◆ **TASK STATEMENT**
Can you pull out each line of the data below that includes the word "imported"?

--- BEGIN SUPPLIED DATA ---

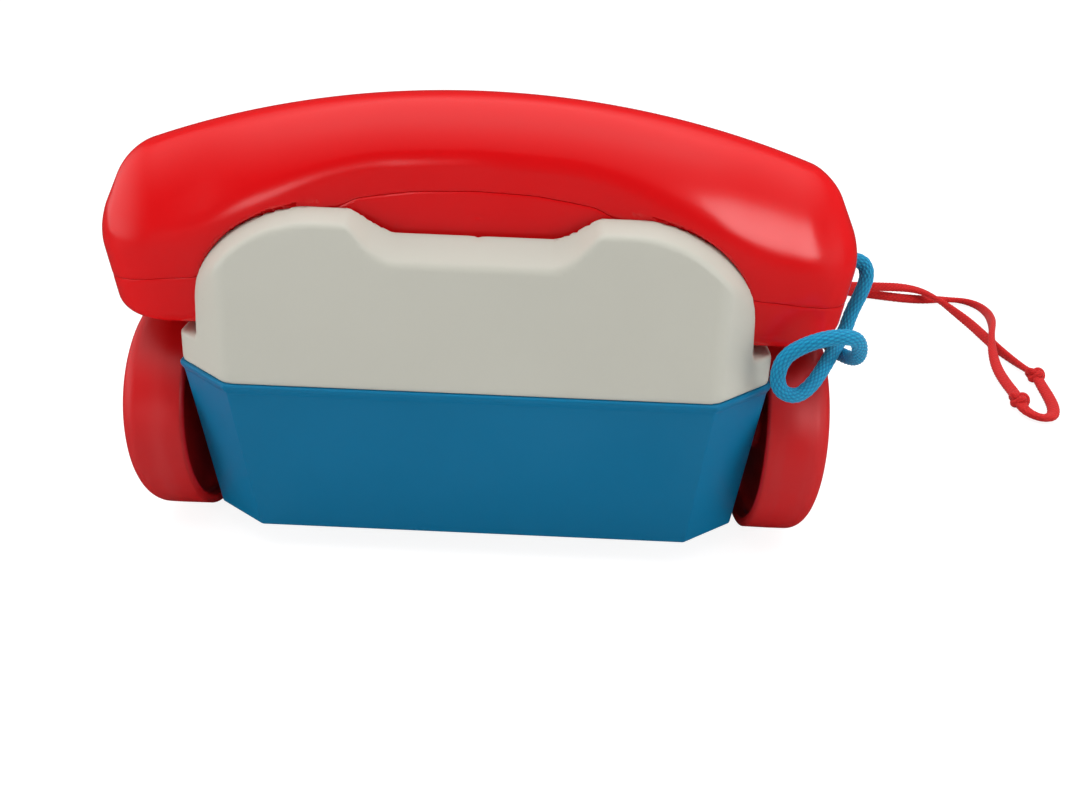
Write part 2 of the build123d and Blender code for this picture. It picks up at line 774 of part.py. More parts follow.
def straddled(grow):
    """Space under the handset: the cradle block between the walls, and the walls themselves."""
    reach = body_width
    gap = straddle_gap + grow
    floor_top = cradle_floor_height + handset_rest_gap + grow
    space = along_y(cradle_front_face(gap, floor_top), -reach, reach)
    walls = cradle_front_face(gap, cradle_wall_height + gap)
    space += along_y(walls, wall_inner_y - grow, reach)
    space += along_y(walls, -reach, front_wall_inner_y + grow)
    return space


def handset_form(inset):
    """Outer form of the handset, or the same form moved inwards by a wall."""
    reach = body_width
    form = along_y(handset_front_face(inset), -reach, reach)
    form = form & along_z(handset_plan_face(inset), 0, handset_top + 1)
    return (form & rounded_arch(inset)) - straddled(inset)


def above_seam():
    """Everything above the seam of the handset."""
    half = handset_length / 2
    right = [(half - inward, cradle_floor_height + rise) for inward, rise in seam_places]
    left = [(-x, z) for x, z in reversed(right)]
    line = Spline(*left, (0, cradle_floor_height + seam_middle), *right)
    tip_x, tip_z = right[-1]
    far, top = handset_length, 2 * handset_top
    rest = Polyline(
        (tip_x, tip_z), (far, tip_z), (far, top), (-far, top), (-far, tip_z), (-tip_x, tip_z)
    )
    face = make_face(Wire([*line.edges(), *rest.edges()]))
    return along_y(face, -body_width, body_width)


def handset_screw_spots():
    """Places of the two handset screws."""
    return [Pos(side * handset_screw_x, handset_y) for side in (-1, 1)]


def cap_spots():
    """Places of the mouth cap, on the left, and the ear cap, on the right."""
    return [Pos(side * cap_x, handset_y) for side in (-1, 1)]


def speaker_cap(spot):
    """Flat cap with a hole in the middle and a ring of holes round it."""
    cap = rod(cap_diameter, end_bottom, end_bottom + cap_thickness)
    for place in [Pos(0, 0), *ring_of(cap_holes, cap_hole_circle)]:
        cap -= place * rod(cap_hole_diameter, end_bottom, end_bottom + cap_thickness)
    return spot * cap


def handset_gland_rod(diameter):
    """Rod through the left tip of the handset."""
    inner = handset_gland_x - 2 * handset_wall
    return rod_x(diameter, -handset_gland_x, -inner, handset_gland_y, handset_gland_z)


def handset_shells():
    """Upper and lower shell of the handset, with screw posts, cap seats and the gland hole."""
    outer = handset_form(0)
    skin = outer - handset_form(handset_wall)
    for spot in cap_spots():
        skin += spot * rod(cap_diameter, end_bottom, end_bottom + cap_thickness + handset_wall) & outer
        skin -= spot * rod(cap_diameter, end_bottom, end_bottom + cap_thickness)
    above = above_seam()
    upper = skin & above
    lower = skin - above
    for spot in handset_screw_spots():
        post = spot * rod(boss_diameter, grip_bottom, handset_top) & outer
        upper += post & above
        lower += post - above
        upper -= spot * rod(screw_diameter, grip_bottom, handset_head_seat + screw_length)
        lower -= spot * rod(screw_diameter, grip_bottom, handset_top)
        lower -= spot * rod(screw_head_diameter, grip_bottom, handset_head_seat)
    hole = handset_gland_rod(gland_neck_diameter)
    return upper - hole, lower - hole


# ---------------------------------------------------------------- glands, grommet and cords
def handset_cord_gland():
    """Gland in the left tip of the handset."""
    return (handset_gland_rod(gland_diameter) - handset_form(0)) + handset_gland_rod(gland_neck_diameter)


def body_cord_gland():
    """Gland in the left side of the base, between the wheels."""
    flange = rod_x(gland_diameter, -gland_face, -gland_inner, 0, body_gland_z)
    flange -= tub(0, underside_height, seam_height)
    return flange + rod_x(gland_neck_diameter, -gland_face, -gland_inner, 0, body_gland_z)


def string_grommet():
    """Grommet in the front wall that holds both strands of the pull string."""
    flange = rod_forwards(grommet_diameter, grommet_inner, grommet_face, grommet_z)
    flange -= tub(0, underside_height, seam_height)
    return flange + rod_forwards(grommet_neck_diameter, grommet_inner, grommet_face, grommet_z)


def by_handset(out, back, rise):
    """Place left of the body's side, back from the middle of the handset, above the body's seam."""
    return (-body_width / 2 - out, handset_y + back, seam_height + rise)


def by_side(out, back, rise):
    """Place left of the body's side, back from the middle of the body, above the body's seam."""
    return (-body_width / 2 - out, back, seam_height + rise)


def ahead(x, out, height):
    """Place in front of the body, at a height above the ground."""
    return (x, -body_depth / 2 - out, height)


# Out of the left tip of the handset, down and forwards, one loop behind the wheel, back to the base
handset_cord_route = [
    (-handset_gland_x, handset_gland_y, handset_gland_z), by_handset(27.1, -8.5, 27.5),
    by_handset(29.3, -7.3, 23.4), by_handset(27.8, -5.5, 18.3), by_handset(25.6, -4, 13),
    by_handset(23.6, -0.5, 8), by_handset(19.5, 6, 5.8), by_handset(15, 13.5, 3.2),
    by_handset(10.5, 20, 0), by_handset(6, 23.7, -1.8), by_handset(1.3, 24.9, 0.3),
    by_handset(-0.7, 25.5, 6), by_handset(0, 26.8, 12.5), by_handset(4.5, 28.5, 17.8),
    by_handset(11, 28.5, 20.5), by_handset(17, 26.5, 19.3), by_handset(21.5, 22, 14.5),
    by_handset(23.9, 16.8, 8.5), by_handset(24.6, 9.5, 4), by_handset(23, -0.5, 1.8),
    by_side(22.4, 35, 0.4), by_side(22.4, 21, -1.5), by_side(18.8, 9.5, -4),
    by_side(11, 0, -8.5), (-gland_face, 0, body_gland_z),
]

# Out of the grommet, over the ground, round the end loop and back again
strand_x = string_spread / 2
string_knot_places = [ahead(-230, -13, 3.6), ahead(-213.8, -37.5, 3.6)]
pull_string_route = [
    (-strand_x, -grommet_face, grommet_z), ahead(-strand_x, 11, grommet_z), ahead(-4.5, 24, 16),
    ahead(-11, 38, 6.5), ahead(-26, 52, 2.6), ahead(-54, 68, 2.1), ahead(-90, 78, 2.4),
    ahead(-126, 81, 4.5), ahead(-155, 78, 7), ahead(-172, 75.5, 7.9), ahead(-188, 76, 8),
    ahead(-202, 78, 7.5), ahead(-211, 75.5, 7), ahead(-217, 67, 5.8), ahead(-221, 55, 4.4),
    ahead(-224, 41, 3.5), ahead(-225, 28, 3), ahead(-226, 15, 2.6), ahead(-228, 4, 2.3),
    ahead(-229.5, -5, 2.5), string_knot_places[0], ahead(-229, -21, 2.6), ahead(-226.5, -32, 2.2),
    ahead(-222.8, -40.5, 2.2), ahead(-219.8, -46, 2.2), ahead(-215.6, -47.4, 2.2),
    ahead(-212.6, -43.8, 2.6), string_knot_places[1], ahead(-215, -29, 2.6), ahead(-215.2, -18, 2.2),
    ahead(-217, -5, 2.4), ahead(-219.8, 7, 4.2), ahead(-223.5, 19, 7), ahead(-229, 31, 7),
    ahead(-234.5, 44, 5), ahead(-238.6, 57, 3.4), ahead(-239, 69, 2.6), ahead(-234, 76.5, 2.3),
    ahead(-223, 77, 2.2), ahead(-211, 75, 2.3), ahead(-198, 76.5, 2.4), ahead(-183, 80.5, 2.4),
    ahead(-160, 86, 2.3), ahead(-125, 90, 2.2), ahead(-90, 88, 2.2), ahead(-56, 79.5, 2.2),
    ahead(-30, 65, 2.3), ahead(-11, 50, 3), ahead(0.5, 37, 7.5), ahead(3.6, 24.5, 16),
    ahead(strand_x, 11, grommet_z), (strand_x, -grommet_face, grommet_z),
]


def cord_tube(name, route, diameter):
    """Round tube along straight runs joined by tangent arcs."""
    points = [Vector(*point) for point in route]
    radii = []
    for before, here, after in zip(points, points[1:], points[2:]):
        turn = (here - before).get_angle(after - here)
        shorter = min((here - before).length, (after - here).length)
        radii.append(0.45 * shorter / tan(radians(turn) / 2))
    path = FilletPolyline(*points, radius=radii)
    section = Plane(origin=points[0], z_dir=points[1] - points[0]) * Circle(diameter / 2)
    tube = sweep(section, path=path)
    expected = pi * diameter**2 / 4 * path.length
    print(f"{name}: length {path.length:.0f} mm, radii {min(radii):.1f} to {max(radii):.0f} mm")
    print(f"{name}: volume over section times length {tube.volume / expected:.4f}")
    return tube


def string_knots(string):
    """Two knots at the end loop, round the string."""
    height = knot_diameter / 2 + knot_ground_gap
    knots = [Pos(x, y, height) * Sphere(knot_diameter / 2) for x, y, _ in string_knot_places]
    return Compound(children=[knot - string for knot in knots])


# ---------------------------------------------------------------- nodes
write("base_shell", base_shell())
write("upper_shell", upper_shell())
for name, y in [("rear", axle_y), ("front", -axle_y)]:
    write(f"{name}_axle", axle(y))
    write(f"{name}_wheel_left", wheel(-1, y))
    write(f"{name}_wheel_right", wheel(1, y))
    write(f"{name}_hub_caps", hub_caps(y))
    write(f"{name}_axle_bushes", bushes(y))
write("clicker_cam", clicker_cam())
write("clicker_reed", clicker_reed())
write("reed_screw", reed_screw())
write("dial", dial())
write("number_plate", number_plate())
write("dial_bush", dial_bush())
write("dial_spindle", dial_spindle())
write("dial_cap", dial_cap())
write("dial_cam", dial_cam())
write("dial_screw", dial_screw())
write("finger_stop", finger_stop())
write("bell_dome", bell_dome())
write("bell_post", bell_post())
write("bell_screw", bell_screw())
write("bell_hammer", bell_hammer())
write("hammer_pin", hammer_pin())
upper, lower = handset_shells()
write("handset_upper_shell", upper)
write("handset_lower_shell", lower)
mouth_spot, ear_spot = cap_spots()
write("mouthpiece_cap", speaker_cap(mouth_spot))
write("earpiece_cap", speaker_cap(ear_spot))
write("handset_screws", screws_up(handset_screw_spots(), handset_head_seat))
write("base_screws", screws_up(body_screw_spots(), head_seat))
write("handset_cord_gland", handset_cord_gland())
write("body_cord_gland", body_cord_gland())
write("string_grommet", string_grommet())
write("handset_cord", cord_tube("handset_cord", handset_cord_route, cord_diameter))
pull_string = cord_tube("pull_string", pull_string_route, string_diameter)
write("pull_string", pull_string)
write("string_knots", string_knots(pull_string))
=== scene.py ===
"""Looks of the pull-along toy telephone: meshes, materials, light and camera, in metres."""
import json
import math

import bmesh
import bpy
import numpy as np
from mathutils import Matrix, Vector


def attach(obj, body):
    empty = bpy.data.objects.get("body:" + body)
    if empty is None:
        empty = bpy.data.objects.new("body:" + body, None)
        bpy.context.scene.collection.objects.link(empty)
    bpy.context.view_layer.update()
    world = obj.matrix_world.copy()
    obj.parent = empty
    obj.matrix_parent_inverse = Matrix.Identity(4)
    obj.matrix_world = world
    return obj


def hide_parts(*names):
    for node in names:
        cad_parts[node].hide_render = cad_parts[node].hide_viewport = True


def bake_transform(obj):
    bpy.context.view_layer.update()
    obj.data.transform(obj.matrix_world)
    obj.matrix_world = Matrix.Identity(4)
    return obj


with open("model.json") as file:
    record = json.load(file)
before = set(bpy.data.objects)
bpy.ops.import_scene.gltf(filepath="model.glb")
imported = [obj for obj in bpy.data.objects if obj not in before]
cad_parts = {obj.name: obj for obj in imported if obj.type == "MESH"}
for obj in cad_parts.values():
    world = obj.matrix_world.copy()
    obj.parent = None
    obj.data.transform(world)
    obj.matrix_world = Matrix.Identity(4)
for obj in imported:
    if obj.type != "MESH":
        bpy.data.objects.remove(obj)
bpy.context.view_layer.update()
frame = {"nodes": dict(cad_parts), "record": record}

bpy.context.scene.view_settings.view_transform = "Standard"
MM = 0.001

# Sizes in millimetres: the forms are worked out in them and scaled by MM when a mesh is made.
BODY_HALF = 80              # half the width and depth of the body at its seam
BODY_SEAM = 60              # height of the seam between the blue base and the white shell
BASE_BOTTOM = 9
BASE_WALL = 2.5             # of the blue base
# Half width and half depth of the base, and the two lengths of its cut corners.
TUB_BOTTOM, TUB_TOP = (77, 71.2, 15, 10.8), (BODY_HALF, BODY_HALF, 16.3, 13.7)
BODY_LEAN = 8               # how far the front and back lean in over LEAN_HEIGHT
LEAN_HEIGHT = 44.5
SHOULDER_HEIGHT = 68        # top of the white shoulders beside the cradle
CRADLE_FLAT = 38.0          # half width of the flat top of the cradle walls
CRADLE_SIDE = 78.0          # height where their sides start to round over
CRADLE_ROUND = (33.5, 27.3)     # half width and height of their rounded upper corners
CRADLE_TOP = 105.3
DIP_HEIGHT = 98.9           # top of the walls in the dip for the fingers
SHELL_WALL = 2.9            # of the white shell
PANEL_TILT = math.radians(21.8557)
PANEL_SIN, PANEL_COS = math.sin(PANEL_TILT), math.cos(PANEL_TILT)
PANEL_MIDDLE = (0, -27.019, 83.635)
HANDSET_Y = 48.5            # middle of the handset and of the pocket under it
HANDSET_TOP = 130
HANDSET_HALF = 101.6        # half its length
HANDSET_WALL = 3.0
AXLE_Y, AXLE_HEIGHT = 38, 33.2


# ---------------------------------------------------------------- small helpers
def add_object(name, data, body=None, material=None):
    """New object in the scene; it rides on a body and takes a material when they are given."""
    piece = bpy.data.objects.new(name, data)
    bpy.context.collection.objects.link(piece)
    if material:
        piece.data.materials.append(material)
    if body:
        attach(piece, body)
    return piece


def mesh_from(name, points, faces):
    """Smooth mesh from points in millimetres."""
    mesh = bpy.data.meshes.new(name)
    mesh.from_pydata((np.asarray(points) * MM).tolist(), [], [list(map(int, f)) for f in faces])
    mesh.validate()
    mesh.shade_smooth()
    return mesh


def even_normals(piece, weight):
    """Shading that follows the large faces of a piece."""
    even = piece.modifiers.new("even", "WEIGHTED_NORMAL")
    even.weight = weight


# ---------------------------------------------------------------- fields (negative inside, millimetres)
def both(a, b, radius):
    """Inside both fields, with the edge between them rounded."""
    corner = np.hypot(np.maximum(a + radius, 0), np.maximum(b + radius, 0))
    return np.minimum(np.maximum(a, b), -radius) + corner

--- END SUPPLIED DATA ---

◆ **RESULT OF THE TASK**
imported = [obj for obj in bpy.data.objects if obj not in before]
cad_parts = {obj.name: obj for obj in imported if obj.type == "MESH"}
for obj in imported:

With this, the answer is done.